Je vois toute ma vie défiler devant mes yeux (comment ça, j’exagère ? Que ceux qui ont passé leur permis plus de cinq fois me jettent la première roue de secours !) : toutes mes chances de victoire se sont définitivement envolées. « Vous circulez à allure normale. N’hésitez pas à me demander… ». Une voix lointaine me tire de mes visions. Ah oui, c’est vrai, c’est à moi de jouer.

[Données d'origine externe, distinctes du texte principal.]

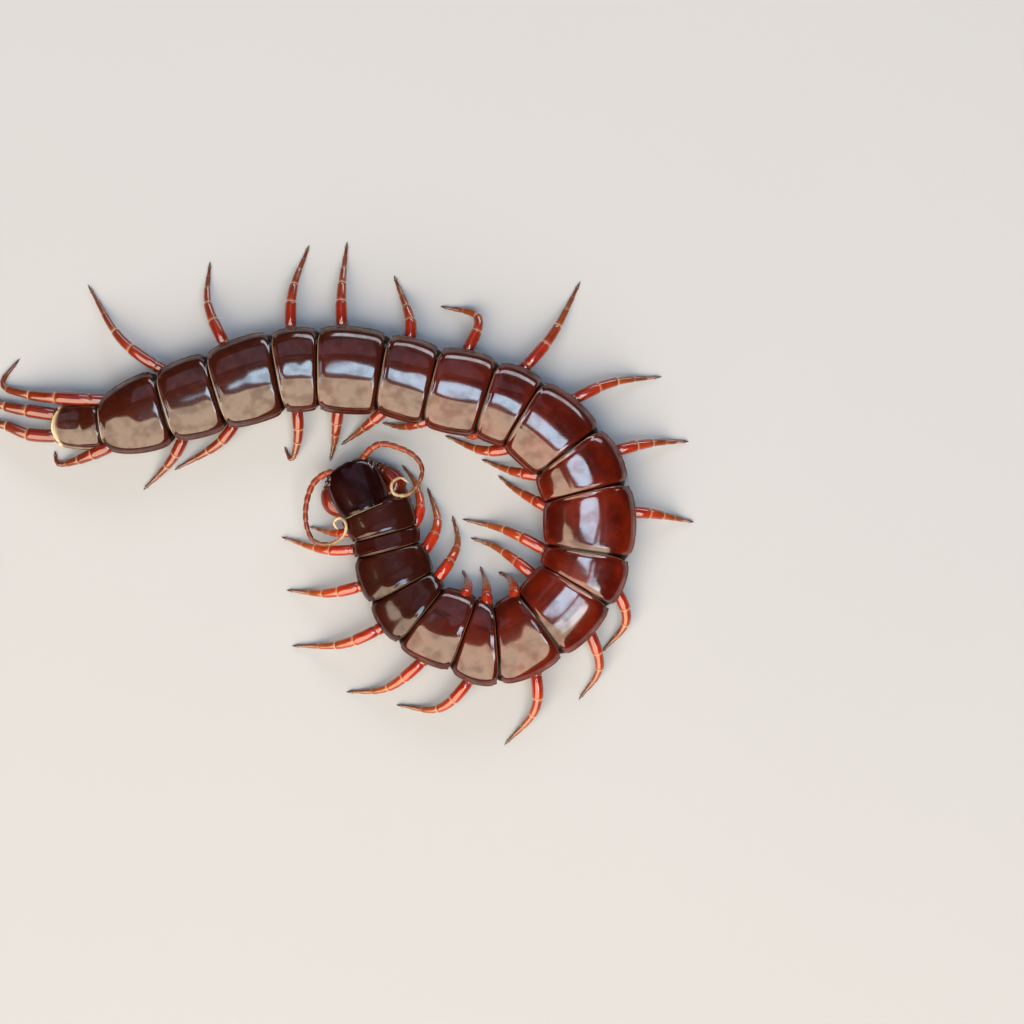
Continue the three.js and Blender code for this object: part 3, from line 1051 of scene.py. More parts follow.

J’enclenche la vitesse, je vérifie les rétros, appuie sur l’accélérateur, re-vérifie mes rétros, mets mon clignotant, re re-vérifie mes rétros, tourne le volant, re re re-vérifie mes rétros(à ce moment un sentiment de sérénité m’envahit : mon moniteur va être fier de moi, je pense à mes arrières) , passe la troisième…et suis éjectée contre mon siège, d’un coup de frein dont je ne suis pas l’auteur.  « Et la priorité à droite, ça vous concerne pas peut-être ? », me crie la voix lointaine. Moi, au summum de mon flair, je conclus qu’il doit s’agir d’une question piège. « Ben non, c’est à moi la priorité. » Héhé, je suis parfaitement satisfaite de ma réponse jusqu’à ce que Cruella pousse un énorme soupir et « bon allez on y retourne. »

 

Je n’insiste pas, elle doit être déçue que son jeu d’actrice n’ait pas marché avec moi. Je continue à vérifier mes rétros. J’y aperçois d’ailleurs mon moniteur. Et sa chemise. Un petit coup d’œil sur la route et je ne tiens plus, il faut absolument que j’analyse cette chemise, mon œil est comme attiré par ce bout de tissu qui m’inspire à la fois dégoût et admiration. 

 

Mais encore une fois, la voix m’interrompt dans ma réflexion profonde , pour me signaler que c’est-devant-que-ça-se-passe-les-rétros-c’est-juste-pour-contrôler. Je me retiens de lui faire part de mon observation vestimentaire :si cette femme n’est ni cinéphile ni comédienne dans l’âme, je doute fort de ses compétences en matière de mode. En plus, « on passe aux manœuvres ». Chouette, enfin quelque chose que je maîtrise. Mais apparemment, Cruella et moi n’avons pas la même définition du mot maîtrise.

 

Certes, j’avoue que mon demi-tour en trois temps se fait en cinq temps, et que lorsque je me gare soit moi soit le passager est bloqué pour ouvrir sa portière. Mais je suis toujours garée entre les lignes et je n’ai jamais calé en faisant un créneau...L’erreur est humaine, non ? Oui, mais de toute évidence mon inspectrice non. Face à mon sourire victorieux de fin de manœuvres(j’ai un sourire propre à chaque évènement), elle ne trouve qu’à me lancer un « Heureusement que vous n’avez pas passé votre permis il y a 20 ans, à l’époque il n’y avait pas de direction assistée. »

 

Glourps, la traîtresse essaie de me déstabiliser. Je ne perds pas le nord (ahah, c’est le cas de le dire), et prends sans rechigner la direction de l’autoroute. Et là , la panique s’empare de moi. Mais qu’est-ce qu’ils ont tous à prendre la même autoroute que moi ? Accrochée à mon levier de vitesse, j’hésite à en prendre (de la vitesse-ého,il faut suivre un peu !). Et ça n’échappe pas à l’as du volant qui trône à côté de moi. « Ben quoi, vous avez peur ? Faut se lancer ma p’tite dame ! Alala, c’est pas possible,ça ! » C’en est trop. Des trémollos dans la voix, je lance sèchement : « Non , ce n’est possible .On rentre. » Bouche bée, la Cruella.

 

Depuis, mon vélo est toujours mon plus fidèle acolyte, et Cruella m’a fait parvenir ses excuses. Non mais.